STATED EXERCISE>
Scan the material and copy every line in which "body" appears.

Rows from a 3D modeling dataset
◆ ◆ ◆ ◆ ◆
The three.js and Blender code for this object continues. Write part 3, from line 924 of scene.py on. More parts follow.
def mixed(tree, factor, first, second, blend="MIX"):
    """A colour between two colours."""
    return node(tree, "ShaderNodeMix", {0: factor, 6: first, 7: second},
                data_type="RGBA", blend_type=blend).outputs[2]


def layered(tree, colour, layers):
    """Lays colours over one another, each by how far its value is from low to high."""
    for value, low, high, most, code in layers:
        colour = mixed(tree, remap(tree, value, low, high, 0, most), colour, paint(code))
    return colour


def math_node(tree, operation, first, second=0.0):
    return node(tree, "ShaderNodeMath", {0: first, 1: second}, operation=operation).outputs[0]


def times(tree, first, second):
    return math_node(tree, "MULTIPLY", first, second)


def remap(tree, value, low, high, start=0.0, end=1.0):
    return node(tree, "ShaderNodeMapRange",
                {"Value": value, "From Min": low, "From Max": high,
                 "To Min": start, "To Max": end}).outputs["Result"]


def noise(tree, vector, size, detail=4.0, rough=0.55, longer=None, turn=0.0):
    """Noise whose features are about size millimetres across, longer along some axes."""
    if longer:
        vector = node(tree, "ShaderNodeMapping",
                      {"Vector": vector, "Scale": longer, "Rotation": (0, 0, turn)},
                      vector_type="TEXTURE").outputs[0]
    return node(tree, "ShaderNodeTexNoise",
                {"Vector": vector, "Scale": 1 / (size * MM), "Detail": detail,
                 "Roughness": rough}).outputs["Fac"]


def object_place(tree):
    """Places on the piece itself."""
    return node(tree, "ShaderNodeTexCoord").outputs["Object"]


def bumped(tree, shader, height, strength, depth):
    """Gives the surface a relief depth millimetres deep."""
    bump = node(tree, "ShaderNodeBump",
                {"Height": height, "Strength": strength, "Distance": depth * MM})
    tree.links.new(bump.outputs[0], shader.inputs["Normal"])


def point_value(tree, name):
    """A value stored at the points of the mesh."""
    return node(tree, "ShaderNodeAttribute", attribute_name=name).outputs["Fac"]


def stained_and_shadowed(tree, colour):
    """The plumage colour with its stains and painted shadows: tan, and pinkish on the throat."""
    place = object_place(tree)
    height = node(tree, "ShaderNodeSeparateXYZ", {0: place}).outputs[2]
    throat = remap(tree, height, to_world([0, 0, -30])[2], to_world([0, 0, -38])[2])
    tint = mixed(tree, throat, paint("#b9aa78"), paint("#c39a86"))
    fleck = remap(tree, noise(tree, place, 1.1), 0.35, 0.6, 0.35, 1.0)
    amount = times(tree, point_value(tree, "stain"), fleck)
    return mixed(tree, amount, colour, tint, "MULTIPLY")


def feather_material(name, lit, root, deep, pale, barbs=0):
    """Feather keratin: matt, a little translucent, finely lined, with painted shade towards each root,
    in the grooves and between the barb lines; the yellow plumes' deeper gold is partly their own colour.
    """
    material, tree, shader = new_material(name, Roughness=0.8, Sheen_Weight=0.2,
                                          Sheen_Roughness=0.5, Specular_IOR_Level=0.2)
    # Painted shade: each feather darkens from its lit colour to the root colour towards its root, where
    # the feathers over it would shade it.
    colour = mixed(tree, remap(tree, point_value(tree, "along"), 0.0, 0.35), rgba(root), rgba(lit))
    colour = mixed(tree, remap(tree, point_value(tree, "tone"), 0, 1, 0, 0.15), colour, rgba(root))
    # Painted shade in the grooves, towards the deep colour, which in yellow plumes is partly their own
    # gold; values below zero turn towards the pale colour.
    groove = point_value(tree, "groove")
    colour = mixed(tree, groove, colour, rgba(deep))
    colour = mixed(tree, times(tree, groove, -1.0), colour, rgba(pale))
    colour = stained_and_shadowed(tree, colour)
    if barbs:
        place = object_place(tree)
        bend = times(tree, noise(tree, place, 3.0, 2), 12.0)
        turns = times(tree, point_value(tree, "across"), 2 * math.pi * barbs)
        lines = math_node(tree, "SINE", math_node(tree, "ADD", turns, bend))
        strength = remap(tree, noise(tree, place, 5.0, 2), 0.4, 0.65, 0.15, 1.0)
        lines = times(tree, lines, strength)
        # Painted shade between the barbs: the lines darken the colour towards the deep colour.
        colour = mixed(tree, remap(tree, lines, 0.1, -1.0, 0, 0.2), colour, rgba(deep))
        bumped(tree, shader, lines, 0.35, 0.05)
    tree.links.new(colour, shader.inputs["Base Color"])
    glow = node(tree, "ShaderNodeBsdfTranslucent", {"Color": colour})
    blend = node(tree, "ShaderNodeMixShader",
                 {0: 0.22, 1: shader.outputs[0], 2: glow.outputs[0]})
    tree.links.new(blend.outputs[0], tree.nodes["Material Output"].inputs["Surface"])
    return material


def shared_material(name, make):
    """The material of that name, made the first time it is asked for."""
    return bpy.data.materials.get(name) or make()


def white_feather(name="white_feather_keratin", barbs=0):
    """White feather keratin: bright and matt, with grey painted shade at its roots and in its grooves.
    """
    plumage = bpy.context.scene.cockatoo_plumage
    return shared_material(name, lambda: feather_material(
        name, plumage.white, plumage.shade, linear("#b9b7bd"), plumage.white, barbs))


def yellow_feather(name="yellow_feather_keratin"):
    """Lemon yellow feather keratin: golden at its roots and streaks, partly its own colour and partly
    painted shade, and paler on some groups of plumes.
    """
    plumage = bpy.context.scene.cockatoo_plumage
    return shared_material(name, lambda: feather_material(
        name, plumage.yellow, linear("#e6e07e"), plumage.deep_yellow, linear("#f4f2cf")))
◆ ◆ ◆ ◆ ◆
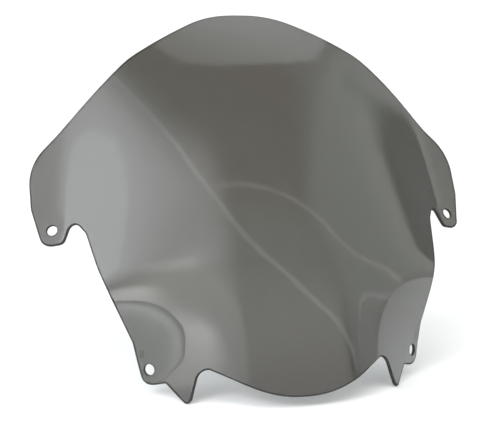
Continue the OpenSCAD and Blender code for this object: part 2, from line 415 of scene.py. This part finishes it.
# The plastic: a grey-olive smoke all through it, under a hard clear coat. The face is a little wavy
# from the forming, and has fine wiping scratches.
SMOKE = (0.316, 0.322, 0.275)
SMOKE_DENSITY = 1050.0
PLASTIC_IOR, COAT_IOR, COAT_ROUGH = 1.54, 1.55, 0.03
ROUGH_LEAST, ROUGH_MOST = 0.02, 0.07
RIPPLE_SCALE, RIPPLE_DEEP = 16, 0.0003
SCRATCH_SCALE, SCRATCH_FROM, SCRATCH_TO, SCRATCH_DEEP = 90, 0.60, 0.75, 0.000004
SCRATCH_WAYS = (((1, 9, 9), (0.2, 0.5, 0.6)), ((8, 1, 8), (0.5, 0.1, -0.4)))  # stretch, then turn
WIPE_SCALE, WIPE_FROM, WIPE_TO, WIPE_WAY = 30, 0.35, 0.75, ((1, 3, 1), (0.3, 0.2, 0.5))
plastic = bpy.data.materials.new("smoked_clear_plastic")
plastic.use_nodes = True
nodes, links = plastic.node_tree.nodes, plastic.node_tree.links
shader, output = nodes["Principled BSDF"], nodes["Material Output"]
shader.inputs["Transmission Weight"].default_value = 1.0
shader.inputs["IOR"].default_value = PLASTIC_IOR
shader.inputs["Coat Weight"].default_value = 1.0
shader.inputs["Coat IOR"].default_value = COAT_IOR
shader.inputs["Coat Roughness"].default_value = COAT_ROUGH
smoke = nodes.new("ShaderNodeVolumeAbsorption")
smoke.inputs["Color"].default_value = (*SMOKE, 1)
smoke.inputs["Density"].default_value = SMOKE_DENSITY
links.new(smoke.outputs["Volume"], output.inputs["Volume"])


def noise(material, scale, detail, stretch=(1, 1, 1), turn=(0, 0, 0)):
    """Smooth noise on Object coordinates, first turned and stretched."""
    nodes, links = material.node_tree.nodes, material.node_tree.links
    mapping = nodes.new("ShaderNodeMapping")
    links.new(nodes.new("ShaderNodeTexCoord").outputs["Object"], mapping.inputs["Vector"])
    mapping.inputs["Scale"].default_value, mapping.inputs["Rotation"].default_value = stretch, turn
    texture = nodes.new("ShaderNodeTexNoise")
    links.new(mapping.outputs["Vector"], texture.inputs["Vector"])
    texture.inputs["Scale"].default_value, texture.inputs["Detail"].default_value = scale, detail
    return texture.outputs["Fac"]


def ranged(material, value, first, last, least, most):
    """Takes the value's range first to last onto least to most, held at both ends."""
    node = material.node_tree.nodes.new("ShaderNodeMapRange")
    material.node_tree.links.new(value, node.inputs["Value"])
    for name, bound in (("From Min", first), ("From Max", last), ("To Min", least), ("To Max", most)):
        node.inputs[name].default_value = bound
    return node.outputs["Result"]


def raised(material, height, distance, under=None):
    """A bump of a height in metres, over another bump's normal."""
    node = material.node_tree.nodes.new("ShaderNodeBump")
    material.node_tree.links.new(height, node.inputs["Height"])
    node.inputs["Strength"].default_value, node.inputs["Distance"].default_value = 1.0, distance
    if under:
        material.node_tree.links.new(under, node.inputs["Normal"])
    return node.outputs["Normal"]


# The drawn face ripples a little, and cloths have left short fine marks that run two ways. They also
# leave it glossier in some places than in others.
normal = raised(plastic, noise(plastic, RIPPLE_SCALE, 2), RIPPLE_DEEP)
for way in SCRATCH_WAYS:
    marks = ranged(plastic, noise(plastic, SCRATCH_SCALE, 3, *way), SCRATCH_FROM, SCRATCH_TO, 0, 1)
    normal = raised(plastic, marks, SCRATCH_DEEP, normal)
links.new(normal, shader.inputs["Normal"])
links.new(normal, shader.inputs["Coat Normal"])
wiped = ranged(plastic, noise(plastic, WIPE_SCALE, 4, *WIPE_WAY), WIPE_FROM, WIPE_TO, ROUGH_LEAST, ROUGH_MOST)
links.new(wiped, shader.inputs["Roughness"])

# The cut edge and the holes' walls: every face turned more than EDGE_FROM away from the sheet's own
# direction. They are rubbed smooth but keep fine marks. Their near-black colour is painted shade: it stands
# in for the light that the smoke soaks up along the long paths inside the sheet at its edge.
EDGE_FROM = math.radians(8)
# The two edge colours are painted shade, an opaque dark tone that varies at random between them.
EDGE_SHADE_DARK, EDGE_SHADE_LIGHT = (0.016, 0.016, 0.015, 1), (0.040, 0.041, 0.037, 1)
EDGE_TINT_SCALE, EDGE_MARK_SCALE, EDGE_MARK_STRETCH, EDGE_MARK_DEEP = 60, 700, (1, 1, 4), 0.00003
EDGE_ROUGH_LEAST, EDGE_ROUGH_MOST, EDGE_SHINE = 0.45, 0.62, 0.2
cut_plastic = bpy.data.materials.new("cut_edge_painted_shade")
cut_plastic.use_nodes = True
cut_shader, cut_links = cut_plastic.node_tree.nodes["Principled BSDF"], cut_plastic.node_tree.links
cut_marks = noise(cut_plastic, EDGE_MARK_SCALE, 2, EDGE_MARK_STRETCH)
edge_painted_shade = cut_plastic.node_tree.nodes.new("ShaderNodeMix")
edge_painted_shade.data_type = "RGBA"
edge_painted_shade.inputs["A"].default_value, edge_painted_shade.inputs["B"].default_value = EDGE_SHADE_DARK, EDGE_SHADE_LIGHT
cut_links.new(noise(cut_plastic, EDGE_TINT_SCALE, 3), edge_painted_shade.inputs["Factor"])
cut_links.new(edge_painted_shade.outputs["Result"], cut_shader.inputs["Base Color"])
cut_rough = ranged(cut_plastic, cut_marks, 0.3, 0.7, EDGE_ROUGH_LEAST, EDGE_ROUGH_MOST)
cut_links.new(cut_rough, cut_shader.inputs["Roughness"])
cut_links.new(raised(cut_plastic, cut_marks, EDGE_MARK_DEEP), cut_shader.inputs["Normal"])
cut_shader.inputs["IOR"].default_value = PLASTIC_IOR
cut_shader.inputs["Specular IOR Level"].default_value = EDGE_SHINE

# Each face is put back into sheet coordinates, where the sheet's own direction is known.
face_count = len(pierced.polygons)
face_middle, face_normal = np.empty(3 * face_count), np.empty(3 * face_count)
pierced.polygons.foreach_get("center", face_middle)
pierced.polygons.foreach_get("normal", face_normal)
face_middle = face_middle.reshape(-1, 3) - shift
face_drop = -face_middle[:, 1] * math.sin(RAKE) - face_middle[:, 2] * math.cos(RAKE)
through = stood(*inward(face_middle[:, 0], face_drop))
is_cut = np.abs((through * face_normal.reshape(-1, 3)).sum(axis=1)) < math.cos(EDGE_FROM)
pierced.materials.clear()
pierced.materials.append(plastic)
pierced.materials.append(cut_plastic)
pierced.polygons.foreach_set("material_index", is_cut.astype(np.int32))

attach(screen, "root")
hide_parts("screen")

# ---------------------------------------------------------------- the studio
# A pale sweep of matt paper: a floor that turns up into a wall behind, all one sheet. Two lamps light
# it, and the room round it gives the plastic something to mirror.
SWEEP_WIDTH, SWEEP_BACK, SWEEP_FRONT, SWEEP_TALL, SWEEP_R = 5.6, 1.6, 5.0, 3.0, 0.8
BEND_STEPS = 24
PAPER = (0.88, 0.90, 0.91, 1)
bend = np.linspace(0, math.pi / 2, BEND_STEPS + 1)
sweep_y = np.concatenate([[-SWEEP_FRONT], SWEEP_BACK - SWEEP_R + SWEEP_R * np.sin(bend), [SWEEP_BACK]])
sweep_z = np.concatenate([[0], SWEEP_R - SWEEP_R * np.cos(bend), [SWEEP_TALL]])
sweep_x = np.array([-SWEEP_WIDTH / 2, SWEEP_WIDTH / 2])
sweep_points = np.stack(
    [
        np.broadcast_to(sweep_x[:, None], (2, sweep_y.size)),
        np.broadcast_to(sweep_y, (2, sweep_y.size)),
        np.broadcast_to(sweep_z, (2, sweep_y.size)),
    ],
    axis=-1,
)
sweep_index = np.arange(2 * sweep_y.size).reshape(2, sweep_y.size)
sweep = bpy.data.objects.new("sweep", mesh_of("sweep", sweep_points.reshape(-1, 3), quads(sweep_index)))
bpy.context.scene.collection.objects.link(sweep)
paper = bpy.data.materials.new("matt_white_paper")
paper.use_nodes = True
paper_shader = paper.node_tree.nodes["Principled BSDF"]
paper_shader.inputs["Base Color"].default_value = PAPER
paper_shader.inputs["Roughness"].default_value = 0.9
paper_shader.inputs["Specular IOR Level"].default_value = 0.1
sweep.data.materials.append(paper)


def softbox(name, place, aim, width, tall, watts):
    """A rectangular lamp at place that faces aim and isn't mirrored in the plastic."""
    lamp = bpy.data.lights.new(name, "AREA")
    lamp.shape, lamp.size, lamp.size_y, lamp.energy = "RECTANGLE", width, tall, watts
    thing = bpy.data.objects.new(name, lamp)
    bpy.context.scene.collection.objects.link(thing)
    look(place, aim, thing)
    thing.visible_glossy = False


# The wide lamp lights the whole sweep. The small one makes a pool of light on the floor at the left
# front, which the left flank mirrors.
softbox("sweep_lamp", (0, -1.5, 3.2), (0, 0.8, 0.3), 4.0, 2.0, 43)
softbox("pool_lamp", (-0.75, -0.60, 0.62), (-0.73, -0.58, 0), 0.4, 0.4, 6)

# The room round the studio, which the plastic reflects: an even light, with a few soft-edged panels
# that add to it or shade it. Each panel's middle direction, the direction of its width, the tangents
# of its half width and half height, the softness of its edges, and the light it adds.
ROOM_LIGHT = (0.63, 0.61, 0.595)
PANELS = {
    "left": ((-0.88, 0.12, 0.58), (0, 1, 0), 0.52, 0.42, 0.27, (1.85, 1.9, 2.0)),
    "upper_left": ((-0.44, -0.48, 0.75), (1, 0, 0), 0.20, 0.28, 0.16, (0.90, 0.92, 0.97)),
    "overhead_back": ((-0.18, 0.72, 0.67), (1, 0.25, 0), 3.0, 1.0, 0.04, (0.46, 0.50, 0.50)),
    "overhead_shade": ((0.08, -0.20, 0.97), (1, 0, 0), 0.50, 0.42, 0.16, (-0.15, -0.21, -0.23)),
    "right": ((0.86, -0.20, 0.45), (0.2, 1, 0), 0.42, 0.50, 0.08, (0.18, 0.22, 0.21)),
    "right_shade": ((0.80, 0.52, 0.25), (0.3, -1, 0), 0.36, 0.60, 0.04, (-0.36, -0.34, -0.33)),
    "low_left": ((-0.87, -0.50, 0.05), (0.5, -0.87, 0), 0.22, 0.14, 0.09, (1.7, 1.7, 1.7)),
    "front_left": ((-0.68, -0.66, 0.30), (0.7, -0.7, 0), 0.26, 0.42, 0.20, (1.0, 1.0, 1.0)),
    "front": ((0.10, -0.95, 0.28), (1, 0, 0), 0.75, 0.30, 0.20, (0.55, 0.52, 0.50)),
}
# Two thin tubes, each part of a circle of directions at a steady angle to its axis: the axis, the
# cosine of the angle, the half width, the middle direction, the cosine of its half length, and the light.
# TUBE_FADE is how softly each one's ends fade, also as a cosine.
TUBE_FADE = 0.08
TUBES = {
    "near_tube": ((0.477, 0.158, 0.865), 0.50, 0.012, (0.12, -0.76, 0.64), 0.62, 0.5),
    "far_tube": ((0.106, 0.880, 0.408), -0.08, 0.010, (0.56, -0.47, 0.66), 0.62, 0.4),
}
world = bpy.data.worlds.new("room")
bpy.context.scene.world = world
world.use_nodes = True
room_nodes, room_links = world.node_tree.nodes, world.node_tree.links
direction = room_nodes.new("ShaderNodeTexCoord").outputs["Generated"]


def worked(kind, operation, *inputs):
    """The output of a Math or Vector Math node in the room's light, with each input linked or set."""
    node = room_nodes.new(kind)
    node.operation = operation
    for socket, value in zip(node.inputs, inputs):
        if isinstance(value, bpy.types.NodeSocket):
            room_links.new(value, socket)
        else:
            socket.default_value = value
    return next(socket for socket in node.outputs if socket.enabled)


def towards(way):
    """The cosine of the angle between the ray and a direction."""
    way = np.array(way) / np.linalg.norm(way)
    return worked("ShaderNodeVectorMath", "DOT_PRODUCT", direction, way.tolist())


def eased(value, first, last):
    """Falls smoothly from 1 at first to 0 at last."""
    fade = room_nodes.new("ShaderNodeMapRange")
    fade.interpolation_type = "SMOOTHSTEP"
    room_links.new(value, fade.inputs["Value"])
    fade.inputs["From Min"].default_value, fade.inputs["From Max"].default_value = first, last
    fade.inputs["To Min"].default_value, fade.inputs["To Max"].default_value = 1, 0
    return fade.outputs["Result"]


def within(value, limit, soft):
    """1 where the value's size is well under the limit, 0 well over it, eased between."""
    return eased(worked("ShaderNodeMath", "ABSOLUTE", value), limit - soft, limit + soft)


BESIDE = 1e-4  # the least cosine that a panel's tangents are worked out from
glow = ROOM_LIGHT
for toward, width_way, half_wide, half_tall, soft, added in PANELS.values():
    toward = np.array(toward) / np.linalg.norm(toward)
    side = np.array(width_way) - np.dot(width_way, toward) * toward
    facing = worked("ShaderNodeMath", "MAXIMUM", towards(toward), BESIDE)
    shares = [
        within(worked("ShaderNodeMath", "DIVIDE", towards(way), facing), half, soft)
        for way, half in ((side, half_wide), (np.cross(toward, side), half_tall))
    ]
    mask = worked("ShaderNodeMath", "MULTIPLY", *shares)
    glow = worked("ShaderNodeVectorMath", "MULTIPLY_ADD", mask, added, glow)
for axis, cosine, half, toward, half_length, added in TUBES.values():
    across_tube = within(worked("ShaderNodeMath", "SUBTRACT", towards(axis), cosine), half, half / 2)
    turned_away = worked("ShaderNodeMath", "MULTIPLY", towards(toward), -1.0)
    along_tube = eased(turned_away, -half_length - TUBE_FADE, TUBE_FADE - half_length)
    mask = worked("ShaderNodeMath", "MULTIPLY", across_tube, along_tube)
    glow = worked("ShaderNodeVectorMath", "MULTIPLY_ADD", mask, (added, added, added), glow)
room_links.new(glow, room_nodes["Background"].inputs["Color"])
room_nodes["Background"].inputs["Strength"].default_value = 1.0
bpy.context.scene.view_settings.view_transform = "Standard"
◆ ◆ ◆ ◆ ◆
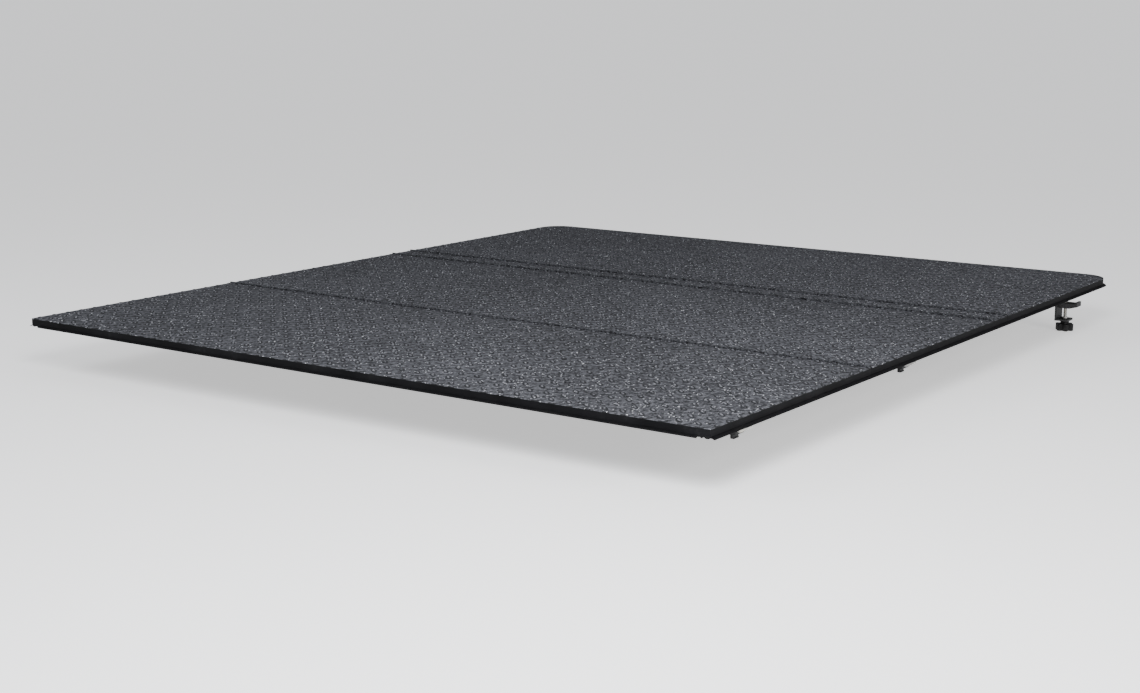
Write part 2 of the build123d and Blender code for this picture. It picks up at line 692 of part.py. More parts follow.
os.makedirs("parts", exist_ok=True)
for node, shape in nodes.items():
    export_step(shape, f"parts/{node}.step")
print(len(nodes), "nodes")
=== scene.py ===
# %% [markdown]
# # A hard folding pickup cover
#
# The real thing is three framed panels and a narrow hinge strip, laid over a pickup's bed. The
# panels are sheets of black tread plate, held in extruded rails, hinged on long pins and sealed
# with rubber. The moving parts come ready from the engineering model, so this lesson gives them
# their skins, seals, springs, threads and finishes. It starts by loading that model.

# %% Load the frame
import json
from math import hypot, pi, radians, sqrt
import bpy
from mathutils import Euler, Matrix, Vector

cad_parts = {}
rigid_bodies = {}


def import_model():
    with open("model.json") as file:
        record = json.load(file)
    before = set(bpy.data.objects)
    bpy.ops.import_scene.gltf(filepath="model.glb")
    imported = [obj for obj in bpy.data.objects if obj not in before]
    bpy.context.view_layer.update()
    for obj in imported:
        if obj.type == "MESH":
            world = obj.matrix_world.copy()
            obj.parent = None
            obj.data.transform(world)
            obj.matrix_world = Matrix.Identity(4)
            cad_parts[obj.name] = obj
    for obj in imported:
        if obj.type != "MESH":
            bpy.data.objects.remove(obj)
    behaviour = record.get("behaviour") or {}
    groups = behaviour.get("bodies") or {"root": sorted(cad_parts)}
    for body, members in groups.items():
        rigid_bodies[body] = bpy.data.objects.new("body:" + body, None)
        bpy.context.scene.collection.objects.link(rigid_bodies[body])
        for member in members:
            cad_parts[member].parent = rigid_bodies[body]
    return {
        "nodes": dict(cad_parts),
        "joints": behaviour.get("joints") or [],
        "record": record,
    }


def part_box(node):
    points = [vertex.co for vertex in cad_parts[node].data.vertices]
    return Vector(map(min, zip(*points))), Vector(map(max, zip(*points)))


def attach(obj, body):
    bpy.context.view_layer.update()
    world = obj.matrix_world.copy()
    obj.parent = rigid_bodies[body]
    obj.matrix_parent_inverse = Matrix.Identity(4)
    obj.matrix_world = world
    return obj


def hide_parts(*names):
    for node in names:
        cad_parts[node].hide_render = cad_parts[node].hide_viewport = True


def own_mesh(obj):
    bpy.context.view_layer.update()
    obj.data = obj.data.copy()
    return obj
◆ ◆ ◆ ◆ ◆
TASK SOLUTION>
    for body, members in groups.items():
        rigid_bodies[body] = bpy.data.objects.new("body:" + body, None)
        bpy.context.scene.collection.objects.link(rigid_bodies[body])
            cad_parts[member].parent = rigid_bodies[body]
def attach(obj, body):
    obj.parent = rigid_bodies[body]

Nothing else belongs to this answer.